Task
Tally up the lines where the string "scene" appears; reply with the number only.

Source excerpt
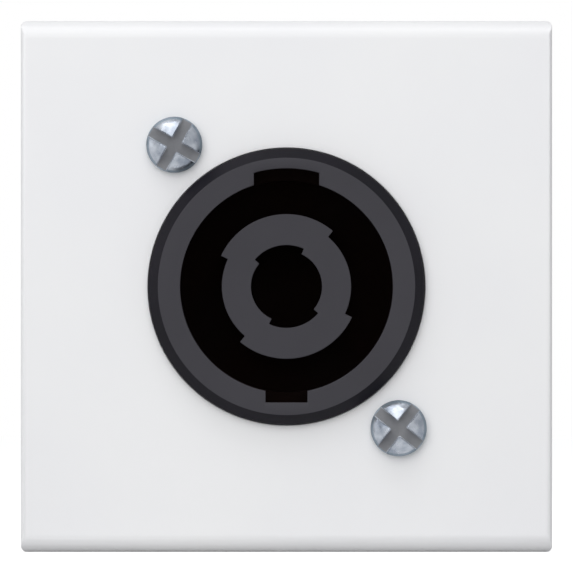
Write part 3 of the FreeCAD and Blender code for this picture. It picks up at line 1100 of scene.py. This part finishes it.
stageLook = {
    "floorSize": 2.4,
    "floorColour": (0.57, 0.57, 0.57, 1.0),
    "floorGlow": 0.77,
    "fill": 0.38,
    "fillColour": (0.97, 0.985, 1.0, 1.0),
}
# each lamp: where it stands seen from the object, how far, how wide, and how much light it gives
lamps = {
    "key lamp": {
        "towards": (-0.19, -0.87, 0.41),
        "distance": 0.6,
        "size": (0.7, 0.7),
        "level": 0.735,
    },
    "overhead lamp": {
        "towards": (-0.12, -0.36, 0.92),
        "distance": 0.6,
        "size": (0.54, 0.21),
        "level": 0.27,
    },
    "side strip": {
        "towards": (-0.97, -0.15, 0.18),
        "distance": 0.7,
        "size": (0.1, 0.5),
        "level": 0.06,
    },
}


def seenDirectly(nodes, links):
    # 1 for camera, glossy and transmission rays, 0 for the rays that light the object
    path = nodes.new("ShaderNodeLightPath")
    cameraOrGlossy = nodes.new("ShaderNodeMath")
    either = nodes.new("ShaderNodeMath")
    cameraOrGlossy.operation = "MAXIMUM"
    either.operation = "MAXIMUM"
    links.new(path.outputs["Is Camera Ray"], cameraOrGlossy.inputs[0])
    links.new(path.outputs["Is Glossy Ray"], cameraOrGlossy.inputs[1])
    links.new(cameraOrGlossy.outputs[0], either.inputs[0])
    links.new(path.outputs["Is Transmission Ray"], either.inputs[1])
    return either.outputs[0]


def makeWorld():
    world = bpy.data.worlds.new("studio")
    bpy.context.scene.world = world
    world.use_nodes = True
    nodes, links = world.node_tree.nodes, world.node_tree.links
    fill = nodes["Background"]
    fill.inputs["Color"].default_value = stageLook["fillColour"]
    fill.inputs["Strength"].default_value = stageLook["fill"]
    white = nodes.new("ShaderNodeBackground")
    white.inputs["Color"].default_value = (1, 1, 1, 1)
    white.inputs["Strength"].default_value = 1.0
    mix = nodes.new("ShaderNodeMixShader")
    links.new(seenDirectly(nodes, links), mix.inputs["Fac"])
    links.new(fill.outputs["Background"], mix.inputs[1])
    links.new(white.outputs["Background"], mix.inputs[2])
    links.new(mix.outputs["Shader"], nodes["World Output"].inputs["Surface"])


def makeFloor():
    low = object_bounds()[0].z
    bpy.ops.mesh.primitive_plane_add(size=stageLook["floorSize"], location=(0, 0, low))
    floor = bpy.context.object
    floor.name = "floor"
    material = bpy.data.materials.new("pale floor")
    material.use_nodes = True
    nodes, links = material.node_tree.nodes, material.node_tree.links
    nodes.remove(nodes["Principled BSDF"])
    paint = nodes.new("ShaderNodeBsdfDiffuse")
    paint.inputs["Color"].default_value = stageLook["floorColour"]
    glow = nodes.new("ShaderNodeEmission")
    level = nodes.new("ShaderNodeMath")
    level.operation = "MULTIPLY"
    level.inputs[1].default_value = stageLook["floorGlow"]
    add = nodes.new("ShaderNodeAddShader")
    links.new(seenDirectly(nodes, links), level.inputs[0])
    links.new(level.outputs[0], glow.inputs["Strength"])
    links.new(paint.outputs["BSDF"], add.inputs[0])
    links.new(glow.outputs["Emission"], add.inputs[1])
    links.new(add.outputs["Shader"], nodes["Material Output"].inputs["Surface"])
    floor.data.materials.append(material)
    bpy.ops.object.select_all(action="DESELECT")


def makeLamps():
    for name, look in lamps.items():
        towards = Vector(look["towards"]).normalized()
        bpy.ops.object.light_add(type="AREA", location=towards * look["distance"])
        lamp = bpy.context.object
        lamp.name = name
        lamp.data.shape = "RECTANGLE"
        lamp.data.size, lamp.data.size_y = look["size"]
        lamp.data.energy = look["level"] * (math.pi * look["distance"]) ** 2
        lamp.rotation_euler = towards.to_track_quat("Z", "Y").to_euler()
    bpy.ops.object.select_all(action="DESELECT")


# The photo shows the plate 531.3 of 573 pixels wide, square on, with no perspective to speak of
cameraLook = {
    "plateWidth": 45.0 * mm,
    "platePixels": 531.3,
    "framePixels": 573,
    "plateFront": 1.5 * mm,
    "lens": 1200.0,
    "sensor": 36.0,
}


def makeCamera():
    bpy.ops.object.camera_add()
    camera = bpy.context.object
    camera.name = "camera"
    look = cameraLook
    camera.data.lens = look["lens"]
    camera.data.sensor_width = look["sensor"]
    seen = look["plateWidth"] * look["framePixels"] / look["platePixels"]
    distance = seen * look["lens"] / look["sensor"]
    camera.location = (0, look["plateFront"] - distance, 0)
    camera.rotation_euler = (math.radians(90), 0, 0)
    camera.data.clip_end = 20.0
    bpy.context.scene.camera = camera
    bpy.ops.object.select_all(action="DESELECT")


makeWorld()
makeFloor()
makeLamps()
makeCamera()
bpy.context.scene.view_settings.view_transform = "Standard"
print("stage ready")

Solution for this exercise
4